Math 312 Bard College

# Homework 1

Due Date: Friday, September 15

Instructions: Feel free to work together with other students in the class, though you must turn in your own copy of the solutions, and you must acknowledge anyone that you worked with.

1. The following figure shows a polyhedron in $$\mathbb{R}^3$$ with six vertices, nine edges, and five faces.
1. What is the volume of this polyhedron? Explain.
2. Find the point on the surface of this polyhedron that lies closest to the point (−1,3,4).
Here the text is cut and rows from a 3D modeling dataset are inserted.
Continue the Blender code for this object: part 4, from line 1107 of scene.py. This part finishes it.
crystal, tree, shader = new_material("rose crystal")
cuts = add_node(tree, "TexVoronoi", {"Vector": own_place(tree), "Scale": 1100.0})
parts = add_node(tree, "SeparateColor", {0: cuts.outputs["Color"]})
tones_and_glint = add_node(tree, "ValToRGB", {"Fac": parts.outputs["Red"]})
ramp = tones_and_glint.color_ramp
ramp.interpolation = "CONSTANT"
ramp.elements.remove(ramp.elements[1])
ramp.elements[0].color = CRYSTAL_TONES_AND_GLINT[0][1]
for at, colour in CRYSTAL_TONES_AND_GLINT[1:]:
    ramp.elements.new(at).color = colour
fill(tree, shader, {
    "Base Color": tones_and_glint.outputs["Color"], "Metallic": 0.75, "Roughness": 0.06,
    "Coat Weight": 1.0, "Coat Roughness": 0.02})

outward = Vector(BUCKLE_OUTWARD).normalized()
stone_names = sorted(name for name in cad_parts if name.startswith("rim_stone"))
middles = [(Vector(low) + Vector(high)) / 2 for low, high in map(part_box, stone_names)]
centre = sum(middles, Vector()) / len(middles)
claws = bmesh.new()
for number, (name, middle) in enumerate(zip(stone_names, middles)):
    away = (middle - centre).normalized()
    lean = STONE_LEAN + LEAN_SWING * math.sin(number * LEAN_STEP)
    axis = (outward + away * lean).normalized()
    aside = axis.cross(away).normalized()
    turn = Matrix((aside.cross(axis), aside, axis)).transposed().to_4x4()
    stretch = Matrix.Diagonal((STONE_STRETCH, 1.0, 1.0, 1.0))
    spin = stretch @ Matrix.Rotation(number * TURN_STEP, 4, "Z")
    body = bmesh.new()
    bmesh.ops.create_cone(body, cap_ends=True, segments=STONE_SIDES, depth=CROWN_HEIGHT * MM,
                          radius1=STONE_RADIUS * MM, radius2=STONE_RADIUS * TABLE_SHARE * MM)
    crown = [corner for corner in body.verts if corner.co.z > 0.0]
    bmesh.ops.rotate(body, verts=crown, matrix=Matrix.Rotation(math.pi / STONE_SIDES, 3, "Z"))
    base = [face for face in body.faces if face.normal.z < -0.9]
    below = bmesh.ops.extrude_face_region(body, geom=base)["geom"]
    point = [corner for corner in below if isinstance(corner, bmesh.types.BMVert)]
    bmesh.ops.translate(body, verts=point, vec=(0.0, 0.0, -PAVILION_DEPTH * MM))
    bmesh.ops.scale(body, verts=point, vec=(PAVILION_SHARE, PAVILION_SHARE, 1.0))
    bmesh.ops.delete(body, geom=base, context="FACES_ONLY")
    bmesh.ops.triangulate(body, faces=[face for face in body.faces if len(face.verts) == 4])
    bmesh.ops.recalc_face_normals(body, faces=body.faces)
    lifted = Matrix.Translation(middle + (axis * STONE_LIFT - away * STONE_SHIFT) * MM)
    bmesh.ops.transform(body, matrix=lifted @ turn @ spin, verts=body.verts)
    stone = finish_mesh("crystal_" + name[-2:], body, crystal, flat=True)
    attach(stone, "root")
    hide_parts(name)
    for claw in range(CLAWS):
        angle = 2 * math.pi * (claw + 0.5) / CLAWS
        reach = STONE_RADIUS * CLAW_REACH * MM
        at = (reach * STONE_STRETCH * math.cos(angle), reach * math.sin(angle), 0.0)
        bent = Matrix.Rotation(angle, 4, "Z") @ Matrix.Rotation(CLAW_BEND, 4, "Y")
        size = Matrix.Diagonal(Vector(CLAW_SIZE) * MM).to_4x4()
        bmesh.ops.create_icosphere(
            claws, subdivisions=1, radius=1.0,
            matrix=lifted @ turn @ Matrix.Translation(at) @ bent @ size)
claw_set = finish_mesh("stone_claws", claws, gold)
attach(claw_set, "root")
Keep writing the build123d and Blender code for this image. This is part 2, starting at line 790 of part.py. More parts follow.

Explain your answer.
2. In the following triangle, $$P$$ is the midpoint of $$\overline{BC}$$, and $$|A-Q| = 2|C-Q|$$. Express the point $$R$$ as a linear combination of the points $$A$$, $$B$$, and $$C$$. Explain your reasoning.
3. Let $$P$$ be the plane in $$\mathbb{R}^4$$ that goes through the points (0,0,0,0), (1,0,−1,1), and (0,1,1,2).
1. Find the point on $$P$$ that lies closest to the point (−5,4,0,0). Justify your answer.
2. Find the equation for the hyperplane in $$\mathbb{R}^4$$ that contains the plane $$P$$ as well as the point (1,1,1,1).